The central structuring element of the poem is the progression from the pages on which the poetry is written, to the lines in which it is composed, to the rhymes which are its immaterial form. From leaves to lines to rhymes, Spenser talks to his poem at three levels of increasing inwardness or immateriality. The pages should be happy that they are to be held, the lines should rejoice that they are to be seen, and the rhymes are blessed because they are –this is a bit odd– because they are to behold the look of the beloved. They don’t just receive the look, but in some measure look back. Pages can be held, lines can be scanned, but what exactly becomes of rhymes? For one thing, Spenser says, they already share in the nature of the beloved: she is derived from Mount Helicon, a mountain of muses according to Hesiod, and his rhymes are bathed in the brook of that same mountain. She, an Angel, looks with blessing on the rhymes –not with the “lamping eyes” that deigned to look at the lines, but with a more spiritual look. That “blessed looke” is the food of the lover’s soul, his “heauens blis.”
“Leaues, lines, and rymes,” Spenser exhorts the three layers of his poem, “seeke her to please alone, whom if ye please, I care for other none.” Spenser climbs from the merely physical pages through the more refined lines to the immaterial rhymes which make possible some kind of communion already. But Spenser’s kind of climbing does not leave the lower levels behind. All three levels coexist as the rhymes work their ways in the mind of his beloved whose lamping eyes read the lines on the page she holds in her hands.

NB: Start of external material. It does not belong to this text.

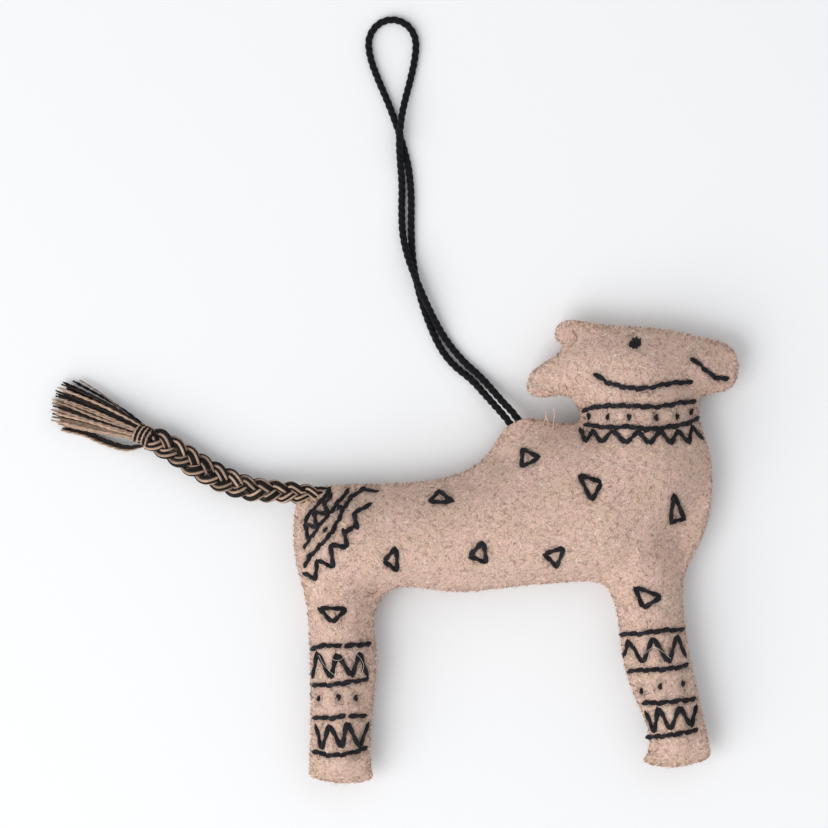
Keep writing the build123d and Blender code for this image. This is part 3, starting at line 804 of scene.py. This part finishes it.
def cadHeight(node, places, outward):
    # the height of the node's outer face at each place
    co, tri = cadArrays(node)
    tree = BVHTree.FromPolygons([tuple(p) for p in co], tri.tolist())
    heights = []
    for x, y in places:
        hit = tree.ray_cast(Vector((x, y, outward * rayStart)), Vector((0, 0, -outward)))[0]
        heights.append(hit.z if hit else np.nan)
    return np.array(heights)


def smoothHeights(heights, faces, fixed, rounds):
    pairs = np.array([(a, b) for f in faces for a, b in zip(f, f[1:] + f[:1])])
    pairs = np.vstack([pairs, pairs[:, ::-1]])
    held = heights[fixed]
    for _ in range(rounds):
        total = np.zeros(len(heights))
        count = np.zeros(len(heights))
        np.add.at(total, pairs[:, 0], heights[pairs[:, 1]])
        np.add.at(count, pairs[:, 0], 1)
        heights = 0.5 * heights + 0.5 * total / count
        heights[fixed] = held
    return heights


def restShape(side):
    # the stuffed shape that the CAD gives, rounded down to a flat flange at the seam
    flange = seamHeight + outwardOf[side] * cut["thickness"] * mm
    heights = cadHeight(side + "_panel", netPlaces, outwardOf[side])
    heights = np.where(np.isnan(heights), flange, heights)
    share = np.clip((netAway - cut["flange"] * mm) / (cut["rounding"][side] * mm), 0, 1)
    heights = flange + (heights - flange) * np.sqrt(1 - (1 - share) ** 2)
    return smoothHeights(heights, netFaces, netEdge, 5)


clothFeel = {"quality": 6, "mass": 0.4, "tension_stiffness": 30, "compression_stiffness": 30,
             "shear_stiffness": 20, "bending_stiffness": 6, "use_pressure": True}


def inflate(panel, fixed):
    # pressure from inside, the sewn edge held, gravity off
    scale = cut["scale"]
    panel.data.transform(Matrix.Scale(scale, 4))
    group = panel.vertex_groups.new(name="sewnEdge")
    group.add([int(i) for i in fixed], 1.0, "REPLACE")
    cloth = panel.modifiers.new("Cloth", "CLOTH")
    for key, value in clothFeel.items():
        setattr(cloth.settings, key, value)
    cloth.settings.uniform_pressure_force = cut["pressure"]
    cloth.settings.vertex_group_mass = "sewnEdge"
    cloth.settings.effector_weights.gravity = 0
    cloth.collision_settings.use_collision = False
    cloth.point_cache.frame_start = 1
    cloth.point_cache.frame_end = cut["frames"]
    for number in range(1, cut["frames"] + 1):
        scene.frame_set(number)
    bpy.context.view_layer.objects.active = panel
    bpy.ops.object.modifier_apply(modifier="Cloth")
    scene.frame_set(1)
    panel.vertex_groups.clear()
    panel.data.transform(Matrix.Scale(1 / scale, 4))


def setMeshPoints(mesh, co):
    mesh.vertices.foreach_set("co", co.astype(np.float32).ravel())
    mesh.update()


def applyModifier(obj, kind, **values):
    modifier = obj.modifiers.new(kind, kind)
    for key, value in values.items():
        setattr(modifier, key, value)
    bpy.ops.object.modifier_apply(modifier=kind)


def sewnPanel(side):
    outward = outwardOf[side]
    heights = restShape(side)
    faces = netFaces if side == "front" else [f[::-1] for f in netFaces]
    mesh = bpy.data.meshes.new(side + "_felt")
    mesh.from_pydata(np.column_stack([netPlaces, heights]).tolist(), [], faces)
    panel = newObject(side + "_felt", mesh)
    inflate(panel, netEdge)
    co = readTriples(mesh.vertices, "co")
    drift, swell, sink = cut["drift"] * mm, cut["swell"] * mm, cut["sink"] * mm
    co[:, :2] = netPlaces + np.clip(co[:, :2] - netPlaces, -drift, drift)
    co[:, 2] = heights + outward * np.clip(outward * (co[:, 2] - heights), -sink, swell)
    co[netEdge] = np.column_stack([netPlaces[netEdge], heights[netEdge]])
    co[:, 2] = np.maximum(co[:, 2], 0.03 * mm)
    setMeshPoints(mesh, co)
    bpy.context.view_layer.objects.active = panel
    panel.select_set(True)
    applyModifier(panel, "SOLIDIFY", thickness=cut["thickness"] * mm, offset=-1)
    applyModifier(panel, "SUBSURF", levels=2, render_levels=2)
    deselectAll()
    return panel


def distanceTo(spots, places):
    # how far each place is, seen from above, from the nearest spot
    tree = kdtree.KDTree(len(spots))
    for index, spot in enumerate(spots):
        tree.insert(Vector((spot[0], spot[1], 0)), index)
    tree.balance()
    return np.array([tree.find(Vector((x, y, 0)))[2] for x, y, _ in places])


def bell(distance, reach):
    return np.exp(-(distance / (reach * mm)) ** 2)


dimple = {"stitch": 0.2, "stitchReach": 0.6, "whip": 0.22, "whipReach": 0.8, "rimReach": 0.5,
          "backRoom": 0.62, "backReach": 0.85, "backFrom": 0.7, "backOver": 0.5, "notch": 0.2,
          "notchReach": 0.45, "wave": 0.05, "rimWave": 0.06, "smudge": 0.75, "smudgeReach": 0.75}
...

In a sense, not much is happening here. A poet tells his poem how great it will be when his loved one reads it. What matters is that the entire poem will be there: three levels simultaneously present. That matters because of the three levels of his beloved’s reception of the poem, with her hands and eyes and blessed look, three levels simultaneously present. And because of her, the poet speaks here in the first of the Amoretti as a complete man, fully present through the medium of his art to the only one he is really speaking to.
It’s the opening note of Edmund Spenser’s rehabilitation of romance for monogamous, Christian, Protestant lovers.